New Jersey Hourly to Salary Calculator

Convert any hourly wage to an annual salary and New Jersey take-home pay.

Converts an hourly wage to a gross annual salary, then applies New Jersey graduated income tax, FICA, and New Jersey's employee unemployment, workforce, and family-leave payroll contributions to show your annual and bi-weekly take-home pay.

How do I convert an hourly wage to an annual salary?

Multiply your hourly rate by hours worked per week, then by weeks worked per year. At $30 per hour, 40 hours a week, 52 weeks a year, the gross annual salary is $62,400 before any taxes are taken out.

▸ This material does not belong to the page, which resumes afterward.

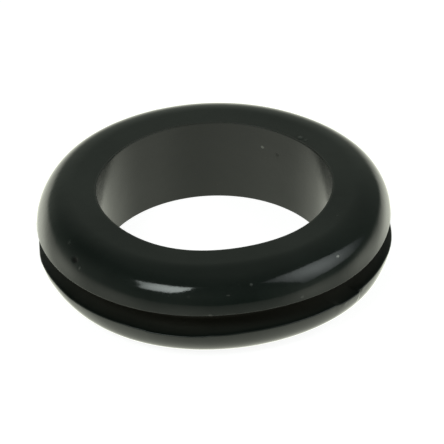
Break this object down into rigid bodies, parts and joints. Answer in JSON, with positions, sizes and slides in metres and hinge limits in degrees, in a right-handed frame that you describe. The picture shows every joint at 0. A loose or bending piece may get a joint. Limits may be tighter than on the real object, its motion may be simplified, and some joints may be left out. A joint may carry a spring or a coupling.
{
  "type": "cable grommet",
  "caption": "Open rubber cable grommet: a round collar with a plain bore, two equal rounded flanges and a groove between them that grips the edge of a panel hole.",
  "frame": {"origin": "centre of the lower flange's flat face, on the bore's axis", "axes": "+Z along the bore, from the lower flange's flat face to the upper one; the part is round about Z, so X and Y are arbitrary"},
  "size_m": [0.0302, 0.0302, 0.008],
  "materials": {
    "rubber": "satin"
  },
  "bodies": {
    "root": {"grommet": "rubber"}
  },
  "joints": []
}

Knowing your hourly rate is one thing; knowing what actually lands in your bank account in New Jersey is another. This calculator turns an hourly wage into a gross salary, then subtracts FICA, federal and New Jersey income tax, and New Jersey’s employee payroll contributions to show real take-home pay.

How it works

The tool first annualizes your wage, then layers on each deduction:

gross       = hourly × hours per week × weeks per year
FICA        = Social Security 6.2% (to wage base) + Medicare 1.45%
NJ payroll  = UI/WF + Family Leave Insurance employee contributions
federal tax = graduated brackets on (gross − federal standard deduction)
NJ tax      = graduated NJ brackets on (gross − NJ exemptions)
net         = gross − FICA − NJ payroll − federal tax − NJ tax

New Jersey’s income tax is graduated from 1.4% to 10.75%, and the state withholds small employee contributions for unemployment, workforce development, and Family Leave Insurance. New Jersey ended the employee temporary disability contribution in 2023, so that component is zero.

Example and tips

At $30 an hour, 40 hours a week, 52 weeks a year, gross pay is $62,400. After roughly $4,775 of FICA, a few hundred dollars of New Jersey payroll contributions, federal income tax, and New Jersey income tax, take-home lands near $48,000–$50,000 a year, or about $1,850–$1,920 every two weeks for a single filer. For a sharper figure, factor in any 401(k) or health-premium deductions, which lower both your taxable income and your net pay. This is an estimate, not a substitute for your employer’s payroll calculation.